The Legacy of Saint Petersburg and the "Window to the West"
Saint Petersburg, designated the capital in 1712, grew rapidly from a muddy fortress into a sophisticated city of canals, palaces, and shipyards. It attracted architects, artisans, and merchants from across Europe, creating a cosmopolitan hub that was distinctly unlike the older, more insular Moscow. The city embodied the fruits of victory: a capital on the sea, commanding the estuary through which Russia’s new Baltic trade flowed directly to the markets of Amsterdam, London, and Hamburg.

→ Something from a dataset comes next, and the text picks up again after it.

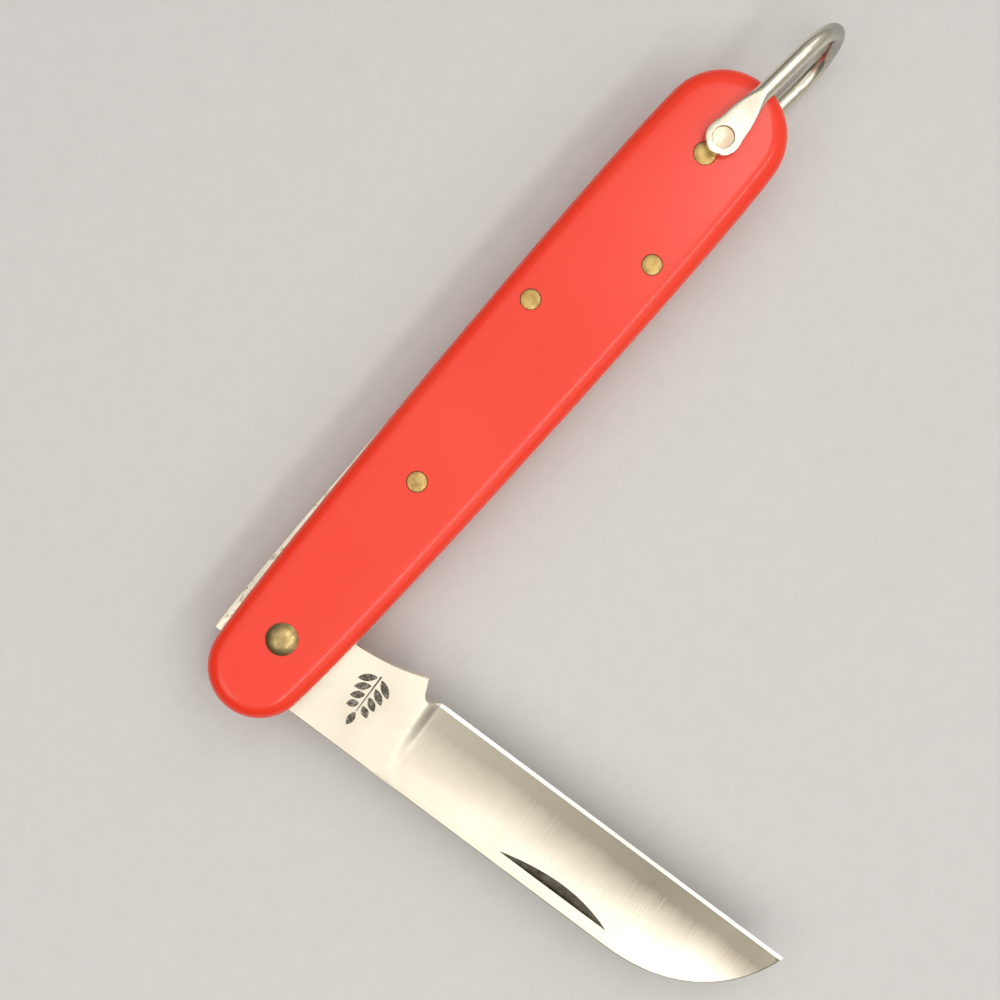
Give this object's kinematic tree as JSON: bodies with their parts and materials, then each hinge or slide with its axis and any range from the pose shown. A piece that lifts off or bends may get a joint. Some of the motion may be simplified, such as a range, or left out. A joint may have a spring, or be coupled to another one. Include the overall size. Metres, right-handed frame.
{
  "type": "folding grafting knife",
  "caption": "Folding grafting knife with red plastic scales, brass pins, a straight-edged steel blade with a nail nick, and a wire bail.",
  "frame": {"origin": "on the blade's pivot axis, at mid thickness of the knife", "axes": "+X along the handle from the pivot to the bail, +Y towards the backspring's side, +Z out through the front scale. The blade rests half open."},
  "size_m": [0.112, 0.0806, 0.0144],
  "materials": {
    "scale": "satin gloss, moulded",
    "liner": "rolled sheet",
    "spring_steel": "ground and lightly polished",
    "blade_steel": "fine ground, polished at the tang",
    "pivot_brass": "peened, tarnished",
    "pin_brass": "sanded flush",
    "bail_wire": "nickel plated"
  },
  "bodies": {
    "handle": {"front_scale": "scale", "rear_scale": "scale", "front_liner": "liner", "rear_liner": "liner", "backspring": "spring_steel", "pivot_pin": "pivot_brass", "spring_pin": "pin_brass", "end_pin": "pin_brass", "bail_pin": "bail_wire", "front_scale_pin_fore": "pin_brass", "front_scale_pin_aft": "pin_brass", "rear_scale_pin_fore": "pin_brass", "rear_scale_pin_aft": "pin_brass"},
    "blade": {"blade": "blade_steel"},
    "bail": {"bail": "bail_wire"}
  },
  "joints": [
    {"name": "blade_fold", "type": "hinge", "parent": "handle", "child": "blade", "pos_m": [0, 0, 0], "axis": [0, 0, 1], "range_deg": [-94.3, 79.5], "deforming": ["backspring"]},
    {"name": "bail_swing", "type": "hinge", "parent": "handle", "child": "bail", "pos_m": [0.07995, -0.00045, 0], "axis": [0, 0, 1], "range_deg": [-133, 148]}
  ]
}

As Peter famously insisted, the city was his window to Europe, and through it, Western ideas in science, governance, and culture poured into Russia, stimulating the Enlightenment-era reforms of his successors.
Conclusion: The Lasting Legacy of the Great Northern War
The Great Northern War was far more than a territorial reshuffle. It marked the moment when Russia ceased to be a distant, inward-looking tsardom and became a fully engaged European empire. By dismantling Sweden’s Baltic hegemony, Peter the Great secured not only ports and trade routes but the symbolic and strategic foundation upon which Russia would build its identity as a great power. The war demonstrated that sustained reform, strategic patience, and a willingness to absorb early disasters could overcome even the most celebrated military machines of the age.
In the broader sweep of European history, the shift from Swedish to Russian dominance in the Baltic reoriented the continent’s northern axis. It spelled the decline of Sweden as a arbiter of Baltic affairs and opened a new era in which Saint Petersburg, not Stockholm, determined the region’s political currents. Even today, the coastal fortresses, the sunken wrecks of galleys, and the elegant streets of Peter’s city stand as enduring reminders of a conflict that reshaped the destiny of nations.